Survey reveals startling facts about Tweens on Facebook
In spite of law banning children under 13 from opening social media accounts, millions of tweens, often with their parents' approval, are on Facebook.
This story was originally covered by PRI's Here and Now. For more, listen to the audio above.
Facebook's minimum age is 13, and there is federal law that bans children under 13 from opening social media accounts without verifiable parental consent. But millions of tweens, often with their parents' approval, simply enter a fake birth date to open a social media account.
"I didn't know I was breaking the law at the time," mom and Boston Globe blogger Deborah Kotz said of her decision to allow her 12-year-old to enter a fake birthday into Facebook. "Had I known that it was a federal law, I probably would have thought twice about it and actually explained to my son that it was against the law."
"Unfortunately, when a parent does that, they essentially are modeling for their children that it's ok to misrepresent yourself, to basically lie about yourself," says Dr. Michael Rich, Director of the Center on Media and Child Health at Children’s Hospital in Boston.
At 13 years old, kids don't have the necessary impulse controls to handle the responsibility that comes with a Facebook account. At the same time, "13 is a pretty arbitrary number," according to Dr. Rich. "It does not necessarily fit with any major development change in the kids brains."

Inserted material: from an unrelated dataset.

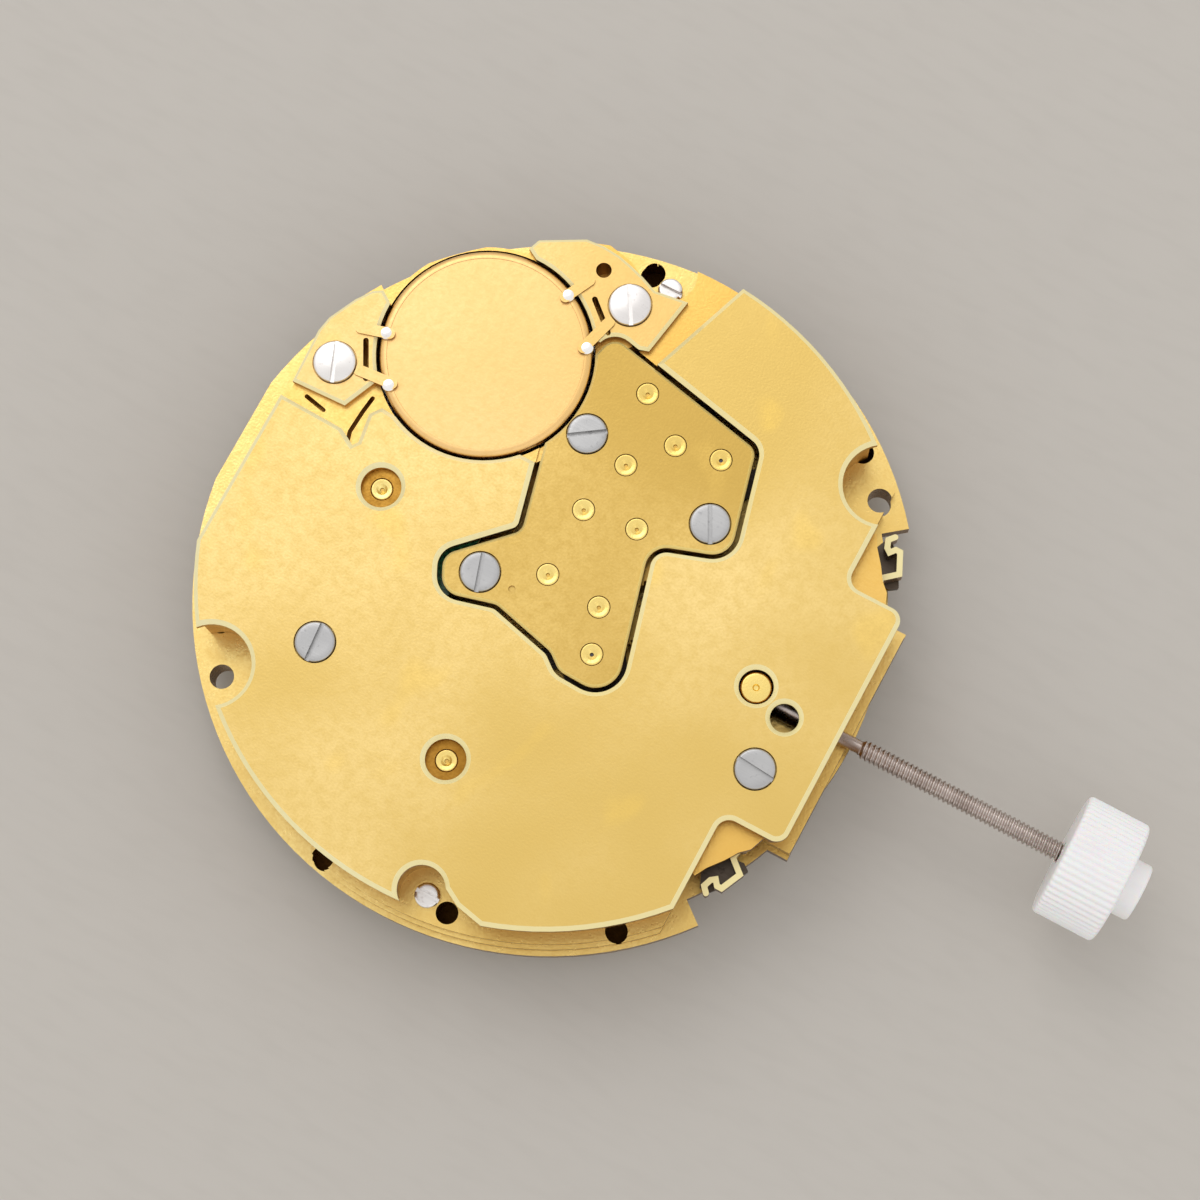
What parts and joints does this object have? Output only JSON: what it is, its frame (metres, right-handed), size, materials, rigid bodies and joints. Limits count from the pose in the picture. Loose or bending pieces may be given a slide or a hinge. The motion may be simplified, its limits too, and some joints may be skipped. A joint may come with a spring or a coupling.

"There are 11 year olds who can handle social media very well and there are 18 year olds who can't," Rich says. He recommends dealing with the Facebook by talking to children in an open way, rather than using software to try to keep kids from doing bad things. "The best hardware to use is a dining room table, and the best software is what you put in your own kid's head," he says. "There's no software that you can put on your computer that they can't get around."
He shared one startling statistic: "Six percent of [tweens surveyed] said they had been asked for a photograph of themselves by someone they didn't know. "
As a mother, Kotz tries her best to keep up an eye on her kids' online activities, "I do make a point to friend both of my kids and periodically, I'd say maybe two or three, four times a week, I go on their Facebook pages just to see what they're up to." She takes the tack that "this is a privilege, it's something that can be take away from you at any time."
Though Facebook may bring a new set of problems, Kotz points out, "I don't think that social media sites are necessarily in a category in and of themselves, I think that with anything you give your child there's always a risk that they may use it wrongly."